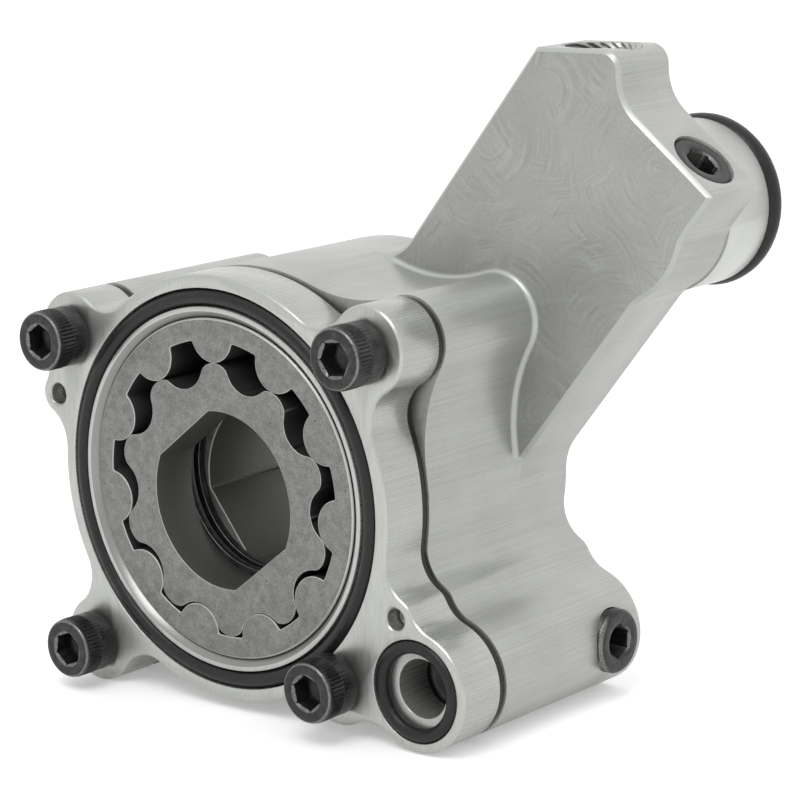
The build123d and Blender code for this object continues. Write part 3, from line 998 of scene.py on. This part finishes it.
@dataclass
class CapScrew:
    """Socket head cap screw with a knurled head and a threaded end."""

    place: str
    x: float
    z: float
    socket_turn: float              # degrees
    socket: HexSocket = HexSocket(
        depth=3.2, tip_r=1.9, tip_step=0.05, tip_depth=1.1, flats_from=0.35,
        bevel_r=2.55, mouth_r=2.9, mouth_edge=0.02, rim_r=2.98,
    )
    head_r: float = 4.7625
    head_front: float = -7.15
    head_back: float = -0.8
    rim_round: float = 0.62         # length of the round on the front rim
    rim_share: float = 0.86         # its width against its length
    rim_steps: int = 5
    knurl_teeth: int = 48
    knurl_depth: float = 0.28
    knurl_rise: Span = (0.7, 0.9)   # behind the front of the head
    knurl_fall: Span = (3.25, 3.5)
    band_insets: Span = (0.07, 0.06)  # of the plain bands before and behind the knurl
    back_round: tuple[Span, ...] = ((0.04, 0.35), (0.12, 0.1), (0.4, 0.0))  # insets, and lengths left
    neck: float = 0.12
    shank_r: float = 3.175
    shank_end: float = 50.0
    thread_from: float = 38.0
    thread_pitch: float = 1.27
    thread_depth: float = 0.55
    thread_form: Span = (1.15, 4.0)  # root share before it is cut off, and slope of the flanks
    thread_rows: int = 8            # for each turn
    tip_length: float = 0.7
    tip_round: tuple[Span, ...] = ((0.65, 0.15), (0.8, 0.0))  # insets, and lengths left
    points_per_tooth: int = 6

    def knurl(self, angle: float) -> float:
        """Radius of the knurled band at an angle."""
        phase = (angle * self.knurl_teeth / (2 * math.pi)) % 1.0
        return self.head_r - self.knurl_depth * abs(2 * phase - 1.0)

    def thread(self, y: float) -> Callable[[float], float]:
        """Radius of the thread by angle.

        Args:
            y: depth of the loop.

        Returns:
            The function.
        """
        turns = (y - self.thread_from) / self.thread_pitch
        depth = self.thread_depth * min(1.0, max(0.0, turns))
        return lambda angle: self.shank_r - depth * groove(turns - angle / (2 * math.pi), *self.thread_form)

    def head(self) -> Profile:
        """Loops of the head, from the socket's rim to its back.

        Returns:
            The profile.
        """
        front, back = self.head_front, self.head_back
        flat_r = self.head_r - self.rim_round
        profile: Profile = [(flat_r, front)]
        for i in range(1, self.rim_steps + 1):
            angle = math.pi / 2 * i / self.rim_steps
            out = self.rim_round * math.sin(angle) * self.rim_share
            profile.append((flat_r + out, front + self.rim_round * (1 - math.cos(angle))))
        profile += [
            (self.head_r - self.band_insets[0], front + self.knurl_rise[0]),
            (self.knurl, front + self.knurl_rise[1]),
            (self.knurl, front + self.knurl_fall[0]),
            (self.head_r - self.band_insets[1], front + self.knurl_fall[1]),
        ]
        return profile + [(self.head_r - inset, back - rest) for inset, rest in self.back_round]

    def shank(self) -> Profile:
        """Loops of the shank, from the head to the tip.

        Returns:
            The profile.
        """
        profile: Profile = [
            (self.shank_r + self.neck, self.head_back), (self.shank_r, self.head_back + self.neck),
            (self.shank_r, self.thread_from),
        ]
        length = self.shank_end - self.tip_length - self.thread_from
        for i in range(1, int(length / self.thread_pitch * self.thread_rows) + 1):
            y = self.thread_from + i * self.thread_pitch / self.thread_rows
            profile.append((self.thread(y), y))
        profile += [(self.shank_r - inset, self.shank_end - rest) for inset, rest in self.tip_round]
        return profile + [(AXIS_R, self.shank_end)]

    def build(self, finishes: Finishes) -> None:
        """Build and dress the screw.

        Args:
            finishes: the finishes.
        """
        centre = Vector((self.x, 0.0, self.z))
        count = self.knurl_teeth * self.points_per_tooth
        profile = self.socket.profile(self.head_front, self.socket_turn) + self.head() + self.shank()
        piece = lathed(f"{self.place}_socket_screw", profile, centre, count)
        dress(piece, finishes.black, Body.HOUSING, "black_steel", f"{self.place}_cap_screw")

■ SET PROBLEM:
Reproduce each line verbatim.

■ REPLY:
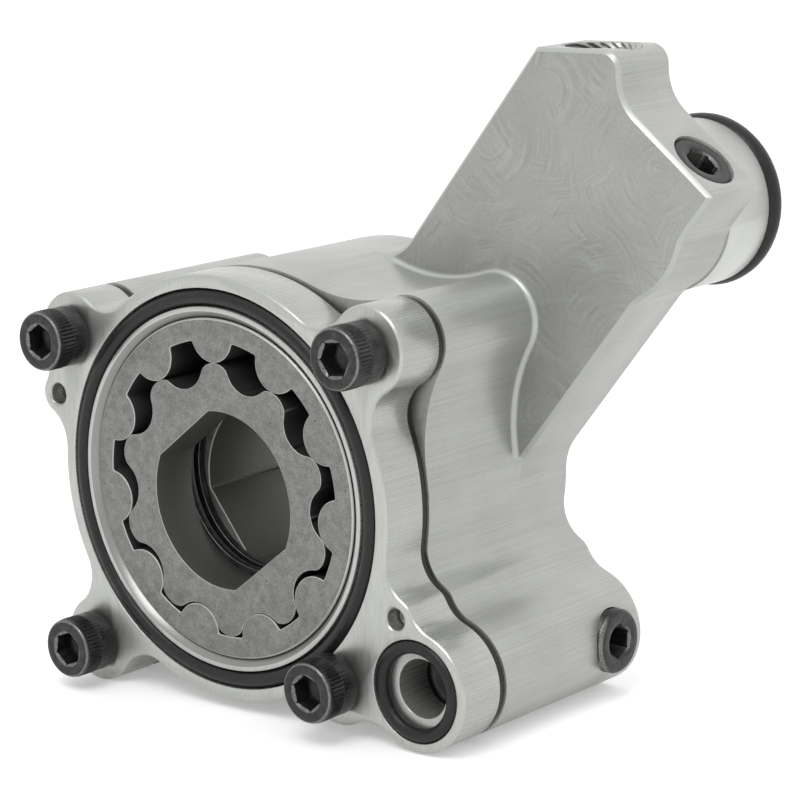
The build123d and Blender code for this object continues. Write part 3, from line 998 of scene.py on. This part finishes it.
@dataclass
class CapScrew:
    """Socket head cap screw with a knurled head and a threaded end."""

    place: str
    x: float
    z: float
    socket_turn: float              # degrees
    socket: HexSocket = HexSocket(
        depth=3.2, tip_r=1.9, tip_step=0.05, tip_depth=1.1, flats_from=0.35,
        bevel_r=2.55, mouth_r=2.9, mouth_edge=0.02, rim_r=2.98,
    )
    head_r: float = 4.7625
    head_front: float = -7.15
    head_back: float = -0.8
    rim_round: float = 0.62         # length of the round on the front rim
    rim_share: float = 0.86         # its width against its length
    rim_steps: int = 5
    knurl_teeth: int = 48
    knurl_depth: float = 0.28
    knurl_rise: Span = (0.7, 0.9)   # behind the front of the head
    knurl_fall: Span = (3.25, 3.5)
    band_insets: Span = (0.07, 0.06)  # of the plain bands before and behind the knurl
    back_round: tuple[Span, ...] = ((0.04, 0.35), (0.12, 0.1), (0.4, 0.0))  # insets, and lengths left
    neck: float = 0.12
    shank_r: float = 3.175
    shank_end: float = 50.0
    thread_from: float = 38.0
    thread_pitch: float = 1.27
    thread_depth: float = 0.55
    thread_form: Span = (1.15, 4.0)  # root share before it is cut off, and slope of the flanks
    thread_rows: int = 8            # for each turn
    tip_length: float = 0.7
    tip_round: tuple[Span, ...] = ((0.65, 0.15), (0.8, 0.0))  # insets, and lengths left
    points_per_tooth: int = 6

    def knurl(self, angle: float) -> float:
        """Radius of the knurled band at an angle."""
        phase = (angle * self.knurl_teeth / (2 * math.pi)) % 1.0
        return self.head_r - self.knurl_depth * abs(2 * phase - 1.0)

    def thread(self, y: float) -> Callable[[float], float]:
        """Radius of the thread by angle.

        Args:
            y: depth of the loop.

        Returns:
            The function.
        """
        turns = (y - self.thread_from) / self.thread_pitch
        depth = self.thread_depth * min(1.0, max(0.0, turns))
        return lambda angle: self.shank_r - depth * groove(turns - angle / (2 * math.pi), *self.thread_form)

    def head(self) -> Profile:
        """Loops of the head, from the socket's rim to its back.

        Returns:
            The profile.
        """
        front, back = self.head_front, self.head_back
        flat_r = self.head_r - self.rim_round
        profile: Profile = [(flat_r, front)]
        for i in range(1, self.rim_steps + 1):
            angle = math.pi / 2 * i / self.rim_steps
            out = self.rim_round * math.sin(angle) * self.rim_share
            profile.append((flat_r + out, front + self.rim_round * (1 - math.cos(angle))))
        profile += [
            (self.head_r - self.band_insets[0], front + self.knurl_rise[0]),
            (self.knurl, front + self.knurl_rise[1]),
            (self.knurl, front + self.knurl_fall[0]),
            (self.head_r - self.band_insets[1], front + self.knurl_fall[1]),
        ]
        return profile + [(self.head_r - inset, back - rest) for inset, rest in self.back_round]

    def shank(self) -> Profile:
        """Loops of the shank, from the head to the tip.

        Returns:
            The profile.
        """
        profile: Profile = [
            (self.shank_r + self.neck, self.head_back), (self.shank_r, self.head_back + self.neck),
            (self.shank_r, self.thread_from),
        ]
        length = self.shank_end - self.tip_length - self.thread_from
        for i in range(1, int(length / self.thread_pitch * self.thread_rows) + 1):
            y = self.thread_from + i * self.thread_pitch / self.thread_rows
            profile.append((self.thread(y), y))
        profile += [(self.shank_r - inset, self.shank_end - rest) for inset, rest in self.tip_round]
        return profile + [(AXIS_R, self.shank_end)]

    def build(self, finishes: Finishes) -> None:
        """Build and dress the screw.

        Args:
            finishes: the finishes.
        """
        centre = Vector((self.x, 0.0, self.z))
        count = self.knurl_teeth * self.points_per_tooth
        profile = self.socket.profile(self.head_front, self.socket_turn) + self.head() + self.shank()
        piece = lathed(f"{self.place}_socket_screw", profile, centre, count)
        dress(piece, finishes.black, Body.HOUSING, "black_steel", f"{self.place}_cap_screw")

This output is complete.